SOURCE EXCERPT =>

--------------------------------

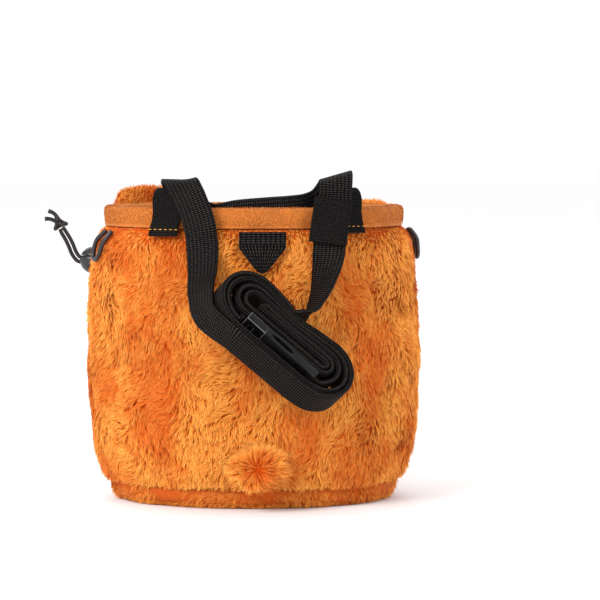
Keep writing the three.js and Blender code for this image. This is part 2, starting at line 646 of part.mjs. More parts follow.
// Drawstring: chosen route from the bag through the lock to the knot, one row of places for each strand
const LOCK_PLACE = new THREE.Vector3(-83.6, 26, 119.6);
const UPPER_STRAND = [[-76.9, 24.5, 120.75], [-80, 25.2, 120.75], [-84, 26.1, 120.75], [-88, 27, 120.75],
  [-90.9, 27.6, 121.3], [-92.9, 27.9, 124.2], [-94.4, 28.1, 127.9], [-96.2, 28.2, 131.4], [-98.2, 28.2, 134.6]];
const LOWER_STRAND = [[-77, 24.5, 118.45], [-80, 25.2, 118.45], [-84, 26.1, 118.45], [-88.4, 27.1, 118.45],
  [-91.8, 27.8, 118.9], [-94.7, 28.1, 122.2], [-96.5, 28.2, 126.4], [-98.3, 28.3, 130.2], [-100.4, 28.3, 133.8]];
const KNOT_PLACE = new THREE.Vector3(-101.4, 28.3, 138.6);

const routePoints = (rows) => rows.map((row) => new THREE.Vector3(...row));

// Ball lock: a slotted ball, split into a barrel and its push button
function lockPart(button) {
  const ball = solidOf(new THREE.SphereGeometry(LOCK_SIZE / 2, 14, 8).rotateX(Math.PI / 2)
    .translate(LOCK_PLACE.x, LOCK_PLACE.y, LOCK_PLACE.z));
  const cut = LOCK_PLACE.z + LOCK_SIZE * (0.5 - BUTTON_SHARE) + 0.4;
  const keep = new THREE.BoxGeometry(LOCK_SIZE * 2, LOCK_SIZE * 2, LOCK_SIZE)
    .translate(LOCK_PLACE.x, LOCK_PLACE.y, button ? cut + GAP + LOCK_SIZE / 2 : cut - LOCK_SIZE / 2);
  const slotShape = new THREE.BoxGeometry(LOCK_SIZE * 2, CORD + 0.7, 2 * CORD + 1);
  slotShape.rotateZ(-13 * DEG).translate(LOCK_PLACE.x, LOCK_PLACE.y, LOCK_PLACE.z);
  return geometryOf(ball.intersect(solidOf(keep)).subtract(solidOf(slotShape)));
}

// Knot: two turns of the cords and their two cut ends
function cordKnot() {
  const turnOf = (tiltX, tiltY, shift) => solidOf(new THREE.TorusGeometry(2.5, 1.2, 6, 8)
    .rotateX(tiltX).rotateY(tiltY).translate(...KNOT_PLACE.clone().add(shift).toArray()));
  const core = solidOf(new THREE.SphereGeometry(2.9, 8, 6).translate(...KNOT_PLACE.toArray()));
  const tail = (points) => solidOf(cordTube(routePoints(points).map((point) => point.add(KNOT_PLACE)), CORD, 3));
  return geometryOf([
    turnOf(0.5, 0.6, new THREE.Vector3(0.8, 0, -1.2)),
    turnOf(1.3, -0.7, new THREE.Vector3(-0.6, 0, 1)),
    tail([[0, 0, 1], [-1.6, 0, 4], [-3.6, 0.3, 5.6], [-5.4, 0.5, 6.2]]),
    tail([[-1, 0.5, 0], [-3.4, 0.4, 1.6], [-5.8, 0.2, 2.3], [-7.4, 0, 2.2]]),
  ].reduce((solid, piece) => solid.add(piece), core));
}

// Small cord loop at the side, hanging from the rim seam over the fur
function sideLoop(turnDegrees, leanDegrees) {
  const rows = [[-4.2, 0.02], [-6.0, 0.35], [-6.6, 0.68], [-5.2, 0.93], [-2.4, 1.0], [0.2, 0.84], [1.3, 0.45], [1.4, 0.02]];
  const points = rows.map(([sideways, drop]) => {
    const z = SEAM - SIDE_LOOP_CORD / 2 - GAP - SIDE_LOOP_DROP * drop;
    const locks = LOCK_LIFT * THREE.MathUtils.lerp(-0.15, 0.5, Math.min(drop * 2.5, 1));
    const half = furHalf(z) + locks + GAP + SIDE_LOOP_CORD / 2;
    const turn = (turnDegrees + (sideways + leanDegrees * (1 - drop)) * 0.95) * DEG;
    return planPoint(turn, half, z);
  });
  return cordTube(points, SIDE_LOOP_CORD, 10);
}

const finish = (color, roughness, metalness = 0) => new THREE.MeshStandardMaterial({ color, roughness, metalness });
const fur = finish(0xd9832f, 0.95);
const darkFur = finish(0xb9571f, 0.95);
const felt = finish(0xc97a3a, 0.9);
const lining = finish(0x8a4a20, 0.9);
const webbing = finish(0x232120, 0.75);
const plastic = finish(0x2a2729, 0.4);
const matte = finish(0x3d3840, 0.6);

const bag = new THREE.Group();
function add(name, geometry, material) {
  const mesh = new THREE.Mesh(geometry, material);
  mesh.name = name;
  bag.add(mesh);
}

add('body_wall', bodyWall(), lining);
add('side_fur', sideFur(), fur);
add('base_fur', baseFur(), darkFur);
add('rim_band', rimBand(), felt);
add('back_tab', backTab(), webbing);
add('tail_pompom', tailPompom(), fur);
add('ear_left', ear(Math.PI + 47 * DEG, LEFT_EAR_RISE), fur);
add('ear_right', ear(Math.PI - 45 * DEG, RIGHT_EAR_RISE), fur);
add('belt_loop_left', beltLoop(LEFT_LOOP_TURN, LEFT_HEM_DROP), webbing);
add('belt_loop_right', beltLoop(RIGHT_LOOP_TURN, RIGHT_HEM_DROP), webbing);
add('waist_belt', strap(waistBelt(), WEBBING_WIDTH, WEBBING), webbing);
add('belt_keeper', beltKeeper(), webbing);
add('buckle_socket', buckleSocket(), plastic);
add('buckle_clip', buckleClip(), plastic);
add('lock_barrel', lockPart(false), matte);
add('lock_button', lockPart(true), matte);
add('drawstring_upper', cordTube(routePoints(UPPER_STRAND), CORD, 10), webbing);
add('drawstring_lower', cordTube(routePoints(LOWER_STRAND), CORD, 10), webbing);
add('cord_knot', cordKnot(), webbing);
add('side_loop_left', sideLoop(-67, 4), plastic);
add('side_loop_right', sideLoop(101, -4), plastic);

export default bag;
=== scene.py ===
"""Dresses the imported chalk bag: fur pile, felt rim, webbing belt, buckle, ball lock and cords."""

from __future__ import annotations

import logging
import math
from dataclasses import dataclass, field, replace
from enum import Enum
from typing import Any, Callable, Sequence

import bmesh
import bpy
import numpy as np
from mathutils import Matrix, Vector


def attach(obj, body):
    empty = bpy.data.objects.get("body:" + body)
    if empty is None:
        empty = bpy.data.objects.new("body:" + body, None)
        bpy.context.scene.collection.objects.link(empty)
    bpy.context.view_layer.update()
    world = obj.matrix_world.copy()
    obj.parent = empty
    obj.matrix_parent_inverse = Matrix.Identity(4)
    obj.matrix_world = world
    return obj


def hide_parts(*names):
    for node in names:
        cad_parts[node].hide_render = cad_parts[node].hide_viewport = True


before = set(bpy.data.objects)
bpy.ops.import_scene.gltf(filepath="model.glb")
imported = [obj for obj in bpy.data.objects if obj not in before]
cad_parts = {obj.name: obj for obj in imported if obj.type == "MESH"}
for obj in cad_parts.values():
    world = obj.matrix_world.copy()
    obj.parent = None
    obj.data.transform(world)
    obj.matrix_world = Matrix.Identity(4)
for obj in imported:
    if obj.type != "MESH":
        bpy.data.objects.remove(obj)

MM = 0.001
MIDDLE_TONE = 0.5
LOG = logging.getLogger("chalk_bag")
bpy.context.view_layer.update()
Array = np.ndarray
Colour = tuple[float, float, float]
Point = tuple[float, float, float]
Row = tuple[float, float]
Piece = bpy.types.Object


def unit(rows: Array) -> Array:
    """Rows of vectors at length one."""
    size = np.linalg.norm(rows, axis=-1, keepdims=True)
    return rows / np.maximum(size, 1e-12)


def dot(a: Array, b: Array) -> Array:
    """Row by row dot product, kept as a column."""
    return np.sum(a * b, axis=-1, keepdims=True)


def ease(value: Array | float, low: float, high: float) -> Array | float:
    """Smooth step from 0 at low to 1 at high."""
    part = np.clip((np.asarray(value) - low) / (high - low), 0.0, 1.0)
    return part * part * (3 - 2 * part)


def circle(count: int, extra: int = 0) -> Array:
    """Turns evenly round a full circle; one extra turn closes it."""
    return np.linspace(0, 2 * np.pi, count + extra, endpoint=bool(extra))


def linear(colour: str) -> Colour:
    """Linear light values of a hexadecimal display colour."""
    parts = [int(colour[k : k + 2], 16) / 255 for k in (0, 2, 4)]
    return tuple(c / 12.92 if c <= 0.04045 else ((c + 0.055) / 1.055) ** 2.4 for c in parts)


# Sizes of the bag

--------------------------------

SET EXERCISE =>
Give back, word for word, only the lines above from the line holding "add('body_wall', bodyWall(), lining);" to the line holding "obj.matrix_world = world", both included.

FULL OUTPUT =>
add('body_wall', bodyWall(), lining);
add('side_fur', sideFur(), fur);
add('base_fur', baseFur(), darkFur);
add('rim_band', rimBand(), felt);
add('back_tab', backTab(), webbing);
add('tail_pompom', tailPompom(), fur);
add('ear_left', ear(Math.PI + 47 * DEG, LEFT_EAR_RISE), fur);
add('ear_right', ear(Math.PI - 45 * DEG, RIGHT_EAR_RISE), fur);
add('belt_loop_left', beltLoop(LEFT_LOOP_TURN, LEFT_HEM_DROP), webbing);
add('belt_loop_right', beltLoop(RIGHT_LOOP_TURN, RIGHT_HEM_DROP), webbing);
add('waist_belt', strap(waistBelt(), WEBBING_WIDTH, WEBBING), webbing);
add('belt_keeper', beltKeeper(), webbing);
add('buckle_socket', buckleSocket(), plastic);
add('buckle_clip', buckleClip(), plastic);
add('lock_barrel', lockPart(false), matte);
add('lock_button', lockPart(true), matte);
add('drawstring_upper', cordTube(routePoints(UPPER_STRAND), CORD, 10), webbing);
add('drawstring_lower', cordTube(routePoints(LOWER_STRAND), CORD, 10), webbing);
add('cord_knot', cordKnot(), webbing);
add('side_loop_left', sideLoop(-67, 4), plastic);
add('side_loop_right', sideLoop(101, -4), plastic);

export default bag;
=== scene.py ===
"""Dresses the imported chalk bag: fur pile, felt rim, webbing belt, buckle, ball lock and cords."""

from __future__ import annotations

import logging
import math
from dataclasses import dataclass, field, replace
from enum import Enum
from typing import Any, Callable, Sequence

import bmesh
import bpy
import numpy as np
from mathutils import Matrix, Vector


def attach(obj, body):
    empty = bpy.data.objects.get("body:" + body)
    if empty is None:
        empty = bpy.data.objects.new("body:" + body, None)
        bpy.context.scene.collection.objects.link(empty)
    bpy.context.view_layer.update()
    world = obj.matrix_world.copy()
    obj.parent = empty
    obj.matrix_parent_inverse = Matrix.Identity(4)
    obj.matrix_world = world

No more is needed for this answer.